I believe we cannot understand urban planning without contestation.

My research engages how planning schemes are implemented and the resultant socio-spatial composition of planned spaces. To do so, I consider how processes of planning implementation give plans distinct underlives and afterlives, and argue that repurposings of specific built projects envisioned within master-plans arise as a resident-driven technique of spatial transformation. From my research, a general lesson applicable to the field of urban planning and processes of urbanization emerges: planning does not end with the plan; it merely begins with the plan. My dissertation research considers specific tactics of bottom-up accommodation, negotiation, and resistance to apartheid-era spatial planning practice in former South African bantustan capital cities, and how such varied resistances produced, fomented, or otherwise reworked master-planning premises. To engage such questions, I draw on institutional analysis, phenomenological approaches, case studies, and mixed methods including archival research, participant observation, oral history, semi-structured interviews, and close analytic readings of built sites. 


Related research interests include: urban and planning theory; planning history; political economy and world systems; urban governance, governmentality, and democracy; African urbanism, with a focus on history and politics in South Africa; local government law and planning law; spatial politics and equitable development; participatory methods, oral history, and social justice.

Relevant coursework and skills include, but are not limited to: two Columbia Spanish courses and a four-week Spanish immersive course in Antigua, Guatemala through Máximo Nivel; Geographical Information Systems (GIS); quantitative, qualitative, ethnographic methods; research design; urban history; and urban theory.  

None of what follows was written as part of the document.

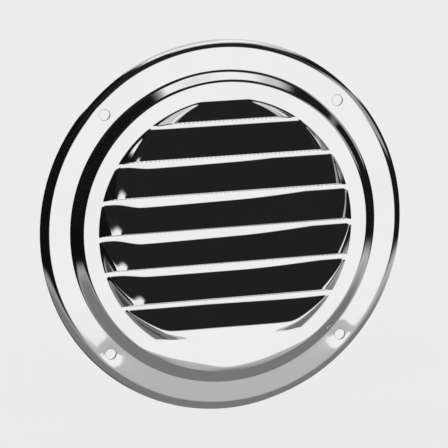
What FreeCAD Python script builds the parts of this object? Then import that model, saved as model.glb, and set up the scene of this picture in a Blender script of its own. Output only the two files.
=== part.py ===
"""Round louvred vent: a pressed stainless cover, its insect screen and its gasket.

Frame: X to the right, Z up, the front faces -Y, and the mounting plane is Y = 0.
The origin is the centre of the back seat, on the vent's axis.  Millimetres.

Most sections are drawn with two plain measures: a radius or height across the face,
and "rise", the distance in front of the mounting plane, so that rise = -Y.
"""
import FreeCAD
import Part
import math
import os

V = FreeCAD.Vector

# ---------------------------------------------------------------- driving dimensions
outer_dia = 127.0          # over the turned-down edge
sheet = 0.8                # thickness of the pressed stainless sheet

flange_rise = 1.8          # front of the flange, at the foot of the step
flange_fall = 0.2          # how much lower the flange is where the edge starts to turn
edge_radius = 4.4          # of the turned-down edge, on its front

flange_width = 10.5        # from the outer edge to the foot of the step
step_run = 3.0             # across the step's slope, from its foot to its top
field_rise = 4.3           # front of the raised field
foot_radius = 2.0          # hollow bend at the foot of the step, on the front
shoulder_radius = 2.0      # round bend at the top of the step, on the front

louvre_border = 5.5        # flat ring between the step's top and the ends of the louvres
louvre_count = 7
web = 1.2                  # flat strip between a slit and the louvre under it
blade_angle = 20.0         # lean of a blade, from the plane of the face
hinge_radius = 4.5         # hollow bend along the top of a blade, on the front
end_angle = 50.0           # slope of the end walls
end_radius = 1.5           # hollow bend at the foot of the end walls, on the front

top_blade_height = 7.4     # the first louvre is short, because the circle closes in
top_crown = 0.8            # from the top of that louvre to the louvre circle
top_blade_angle = 23.0
top_hinge_radius = 1.5
last_roll_radius = 5.0     # the last louvre's lip rolls back until it is flat
last_flat = 1.3            # flat margin along that lip

screw_inset = 6.0          # from the outer edge to the middle of a screw hole
screw_count = 4
screw_first_angle = 45.0
screw_hole_dia = 3.6       # clears a No. 6 screw
dimple_dia = 5.0           # shallow sink round each screw hole
dimple_depth = 0.25

screen_thickness = 0.5     # two layers of woven wire
rim_sheet = 0.4            # folded strip that binds the screen
rim_width = 4.0            # across the face of the rim
rim_play = 0.15            # between the rim and the start of the shoulder's bend
fold_chamfer = 0.3         # softens the two corners of the fold
screen_play = 0.1          # between the screen's edge and the fold of the rim

gasket_gap = 0.3           # between the gasket and the turned-down edge
gasket_lip = 2.6           # how far the gasket reaches in over the screen's rim
gasket_hole_dia = 4.2      # screw holes in the gasket

# ---------------------------------------------------------------- derived sizes
outer_r = outer_dia / 2
step_foot_r = outer_r - flange_width
step_top_r = step_foot_r - step_run
louvre_r = step_top_r - louvre_border      # circle that the ends of all the louvres follow
louvre_pitch = (louvre_r - top_crown - top_blade_height) / ((louvre_count - 1) / 2)
screw_circle_r = outer_r - screw_inset
field_back = field_rise - sheet
step_slope = math.degrees(math.atan2(field_rise - flange_rise, step_run))
run_out = 3.0              # length drawn past a trimmed end, and over a cut


# ---------------------------------------------------------------- section helpers
def lean(angle):
    """Unit vector (across, rise) of a front face that leans by angle towards 'across'."""
    a = math.radians(angle)
    return math.sin(a), math.cos(a)


def on_arc(centre, radius, angle):
    """Point of a bend: radius is plus for a round bend, minus for a hollow one."""
    n = lean(angle)
    return centre[0] + radius * n[0], centre[1] + radius * n[1]


def bend(centre, radius, start, end):
    """A bend, as its two end points and a point halfway."""
    return [on_arc(centre, radius, a) for a in (start, (start + end) / 2, end)]


def corner_centre(corner, radius, start, end):
    """Centre of the bend that rounds a corner between two leans."""
    a, b = lean(start), lean(end)
    k = radius / (1 + math.cos(math.radians(end - start)))
    return corner[0] - k * (a[0] + b[0]), corner[1] - k * (a[1] + b[1])


def section(steps, place):
    """Closed wire through points (2 numbers) and bends (3 points), put in space by place."""
    edges = []
    last = None
    first = None
    for step in steps:
        points = [place(*p) for p in (step if isinstance(step, list) else [step])]
        if last is None:
            first = points[0]
        elif not last.isEqual(points[0], 1e-7):
            edges.append(Part.makeLine(last, points[0]))
        if len(points) == 3:
            edges.append(Part.Arc(*points).toShape())
        last = points[-1]
    edges.append(Part.makeLine(last, first))
    return Part.Wire(edges)


def on_radius(across, rise):
    """Half section through the axis, on the +X side."""
    return V(across, -rise, 0)


def revolved(steps):
    """Solid of revolution about the vent's own axis."""
    face = Part.Face(section(steps, on_radius))
    return face.revolve(V(0, 0, 0), V(0, 1, 0), 360)


def extruded(steps, half_width):
    """Upright section (height, rise), extruded to both sides of the middle."""
    face = Part.Face(section(steps, lambda height, rise: V(-half_width, -rise, height)))
    return face.extrude(V(2 * half_width, 0, 0))


def rod(radius, low, high, x=0.0, z=0.0):
    """Cylinder along the axis, from one rise to another."""
    return Part.makeCylinder(radius, high - low, V(x, -low, z), V(0, -1, 0))


def screw_places():
    """Centres of the screw holes, as (x, z)."""
    for i in range(screw_count):
        a = math.radians(screw_first_angle + i * 360 / screw_count)
        yield screw_circle_r * math.cos(a), screw_circle_r * math.sin(a)


# ---------------------------------------------------------------- cover, without louvres
def flange_line():
    """A point of the flange's front line, its lean, and the centre of the edge's bend."""
    foot = (step_foot_r, flange_rise)
    tilt = math.degrees(math.atan2(flange_fall, outer_r - edge_radius - foot[0]))
    along = (math.cos(math.radians(tilt)), -math.sin(math.radians(tilt)))
    n = lean(tilt)
    reach = (outer_r - foot[0], -foot[1])
    drop = -(reach[0] * n[0] + reach[1] * n[1])
    run = reach[0] * along[0] + reach[1] * along[1]
    run -= math.sqrt(edge_radius ** 2 - (edge_radius - drop) ** 2)
    start = (foot[0] + run * along[0], foot[1] + run * along[1])
    centre = (start[0] - edge_radius * n[0], start[1] - edge_radius * n[1])
    return foot, tilt, centre


def cover_line(depth):
    """The cover's line from the axis to the edge, at a depth under its front face."""
    foot, tilt, edge_centre = flange_line()
    shoulder = corner_centre((step_top_r, field_rise), shoulder_radius, 0, step_slope)
    hollow = corner_centre(foot, -foot_radius, step_slope, tilt)
    return [
        (0, field_rise - depth),
        bend(shoulder, shoulder_radius - depth, 0, step_slope),
        bend(hollow, -(foot_radius + depth), step_slope, tilt),
        bend(edge_centre, edge_radius - depth, tilt, 90),
    ]


def reverse(steps):
    return [list(reversed(s)) if isinstance(s, list) else s for s in reversed(steps)]


def above_mounting_plane(shape):
    """What is left of a shape in front of the mounting plane."""
    size = outer_dia
    block = Part.makeBox(2 * size, size, 2 * size, V(-size, -size, -size))
    return shape.common(block)


def make_pan():
    """Raised field, step, flange and turned-down edge, as one plain pressing."""
    return above_mounting_plane(revolved(cover_line(0) + reverse(cover_line(sheet))))


# ---------------------------------------------------------------- louvres
def blade_section(depth, top, slit, angle, hinge, roll, flat, floor):
    """Upright section under a blade's face, down to the rise 'floor'.

    At depth 0 it ends at the lip, square to the blade; deeper, it ends over the slit.
    """
    centre = (top, field_rise + hinge)
    steps = [(top, floor), bend(centre, -(hinge + depth), 0, angle)]
    down = (-math.cos(math.radians(angle)), math.sin(math.radians(angle)))
    n = lean(angle)
    start = on_arc(centre, -hinge, angle)
    if roll:
        # the lip turns back to flat: the bend and the flat margin end over the slit
        turn = roll * n[0]
        bend_top = slit + flat + turn
        length = (start[0] - bend_top) / -down[0]
        tangent = (start[0] + length * down[0], start[1] + length * down[1])
        roll_centre = (tangent[0] - roll * n[0], tangent[1] - roll * n[1])
        steps.append(bend(roll_centre, roll - depth, angle, 0))
        steps.append((slit, roll_centre[1] + roll - depth))
        steps.append((slit, floor))
        return steps
    length = (slit - start[0]) * down[0] + (field_rise - start[1]) * down[1]
    lip = (start[0] + length * down[0], start[1] + length * down[1])
    if depth == 0:
        back = (lip[1] - floor) / n[1]
        steps += [lip, (lip[0] - back * n[0], floor)]
        return steps
    under = (start[0] - depth * n[0], start[1] - depth * n[1])
    length = (under[0] - slit) / -down[0]
    steps += [(slit, under[1] + length * down[1]), (slit, floor)]
    return steps


def end_form(depth, floor):
    """Drafted round form that closes the ends of the louvres, at a depth under the face.

    Its hollow bend is drawn as two flats, because it repeats at every end.
    """
    centre = (louvre_r, field_rise + end_radius)
    top = field_rise + louvre_pitch
    flats = bend(centre, -(end_radius + depth), 0, end_angle)
    foot = flats[-1]
    inset = (top - foot[1]) / math.tan(math.radians(end_angle))
    return revolved([(0, floor), (louvre_r, floor)] + flats + [(foot[0] - inset, top), (0, top)])


def louvre_rows():
    """Top, slit, lean, hinge radius, lip roll and lip margin of each louvre."""
    half = (louvre_count - 1) / 2
    for i in range(louvre_count):
        slit = (half - i) * louvre_pitch
        top = slit + louvre_pitch - web
        if i == 0:
            yield slit + top_blade_height, slit, top_blade_angle, top_hinge_radius, 0, 0
        elif i == louvre_count - 1:
            yield top, slit, blade_angle, hinge_radius, last_roll_radius, last_flat
        else:
            yield top, slit, blade_angle, hinge_radius, 0, 0


def add_louvres(pan):
    """Raise each louvre from the field, then open it behind and under its lip."""
    middle = field_rise - sheet / 2
    behind = field_back - run_out
    outside = end_form(0, middle)
    inside = end_form(sheet, behind)
    raised, hollows = [], []
    for top, slit, angle, hinge, roll, flat in louvre_rows():
        blade = extruded(blade_section(0, top, slit, angle, hinge, roll, flat, middle), louvre_r)
        hollow = extruded(blade_section(sheet, top, slit, angle, hinge, roll, flat, behind), louvre_r)
        raised.append(blade.common(outside))
        hollows.append(hollow.common(inside))
    return pan.fuse(raised).cut(hollows).removeSplitter()


def add_screw_holes(cover):
    """Pierce the screw holes, each in its shallow dimple."""
    foot, tilt, _ = flange_line()
    top = flange_rise - (screw_circle_r - foot[0]) * math.tan(math.radians(tilt))
    cuts = []
    for x, z in screw_places():
        cuts.append(rod(screw_hole_dia / 2, -run_out, field_rise, x, z))
        cone = Part.makeCone(screw_hole_dia / 2, dimple_dia / 2, dimple_depth,
                             V(x, -(top - dimple_depth), z), V(0, -1, 0))
        cuts.append(cone.fuse(rod(dimple_dia / 2, top, field_rise, x, z)))
    return cover.cut(cuts)


def make_cover():
    return add_screw_holes(add_louvres(make_pan()))


# ---------------------------------------------------------------- screen and its rim
def rim_outer_radius():
    """The rim fits inside the bend at the top of the step."""
    centre = corner_centre((step_top_r, field_rise), shoulder_radius, 0, step_slope)
    return centre[0] - rim_play


def rim_thickness():
    return screen_thickness + 2 * rim_sheet


def make_screen_rim():
    """Strip folded round the edge of the screen, open towards the middle."""
    outer = rim_outer_radius()
    inner = outer - rim_width
    front = field_back
    back = front - rim_thickness()
    slot_end = outer - rim_sheet
    return revolved([
        (inner, front),
        (outer - fold_chamfer, front),
        (outer, front - fold_chamfer),
        (outer, back + fold_chamfer),
        (outer - fold_chamfer, back),
        (inner, back),
        (inner, back + rim_sheet),
        (slot_end, back + rim_sheet),
        (slot_end, front - rim_sheet),
        (inner, front - rim_sheet),
    ])


def make_screen():
    """Woven wire disc, drawn plain; its edge lies in the fold of the rim."""
    slot_end = rim_outer_radius() - rim_sheet
    low = field_back - rim_sheet - screen_thickness
    return rod(slot_end - screen_play, low, low + screen_thickness)


# ---------------------------------------------------------------- gasket
def make_gasket():
    """Moulded ring that fills the back of the cover and holds the screen in.

    Its front lies on the back of the flange and of the step's slope.
    """
    foot, tilt, edge_centre = flange_line()
    corner = corner_centre(foot, sheet, step_slope, tilt)
    outer = edge_centre[0] - gasket_gap
    inner = rim_outer_radius() - gasket_lip
    top = field_back - rim_thickness()
    ridge = corner[0] - (top - corner[1]) / math.tan(math.radians(step_slope))
    ring = revolved([
        (inner, 0),
        (inner, top),
        (ridge, top),
        corner,
        (outer, corner[1] - (outer - corner[0]) * math.tan(math.radians(tilt))),
        (outer, 0),
    ])
    for x, z in screw_places():
        ring = ring.cut(rod(gasket_hole_dia / 2, -run_out, field_rise, x, z))
    return ring


# ---------------------------------------------------------------- write
def write(name, shape):
    shape = shape.Solids[0] if len(shape.Solids) == 1 else shape
    shape.exportStep("parts/%s.step" % name)
    print("%-14s solids %d  valid %s  volume %.0f mm3" %
          (name, len(shape.Solids), shape.isValid(), shape.Volume))


os.makedirs("parts", exist_ok=True)
write("louvre_cover", make_cover())
write("insect_screen", make_screen())
write("screen_rim", make_screen_rim())
write("gasket", make_gasket())
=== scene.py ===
import math

import bmesh
import bpy
from bpy.props import FloatProperty, FloatVectorProperty, IntProperty, PointerProperty
from mathutils import Matrix, Vector


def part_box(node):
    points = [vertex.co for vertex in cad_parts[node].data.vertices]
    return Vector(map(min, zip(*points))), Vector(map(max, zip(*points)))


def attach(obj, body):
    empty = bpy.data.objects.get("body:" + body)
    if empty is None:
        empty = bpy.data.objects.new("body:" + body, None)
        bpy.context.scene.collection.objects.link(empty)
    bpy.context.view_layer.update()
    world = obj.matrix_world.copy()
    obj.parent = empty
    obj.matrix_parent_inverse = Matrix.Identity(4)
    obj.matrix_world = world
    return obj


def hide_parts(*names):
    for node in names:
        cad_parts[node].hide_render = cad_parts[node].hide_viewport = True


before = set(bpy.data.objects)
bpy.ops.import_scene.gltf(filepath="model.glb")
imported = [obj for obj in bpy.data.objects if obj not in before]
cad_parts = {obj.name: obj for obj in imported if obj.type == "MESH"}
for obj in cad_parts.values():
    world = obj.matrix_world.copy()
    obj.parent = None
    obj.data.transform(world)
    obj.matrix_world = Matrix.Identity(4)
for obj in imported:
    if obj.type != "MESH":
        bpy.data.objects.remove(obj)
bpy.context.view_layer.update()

bl_info = {
    "name": "Round louvred vent",
    "version": (1, 0, 0),
    "blender": (4, 5, 0),
    "location": "View3D > Sidebar > Vent",
    "description": "Builds a pressed louvred vent cover, its screen, rim and gasket",
    "category": "Object",
}

MM = 0.001
WELD = 0.5e-6           # points closer than this are one point
TURNS = 192             # steps of a full spin
HALF_TURN = math.pi
SHARP = math.radians(35)            # folds sharper than this keep a hard edge
COVER_LOW, COVER_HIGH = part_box("louvre_cover")
SCREEN_LOW, SCREEN_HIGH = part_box("insect_screen")
RIM_LOW, RIM_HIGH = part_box("screen_rim")
GASKET_LOW, GASKET_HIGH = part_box("gasket")
AXIS = Vector((0, 1, 0))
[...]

Geographically, I am very interested in South Africa, the United States, and Mexico.  My research examines world-historical and political-economy dimensions of urbanization in specific geographies created by the apartheid South African government: the peri-urban township, the bantustan, and large-scale agro-industrial farming. I also seek to analyze public-private arrangements, governance, “zones of exception,” and racialized/gendered labor in the comparative contexts in these places.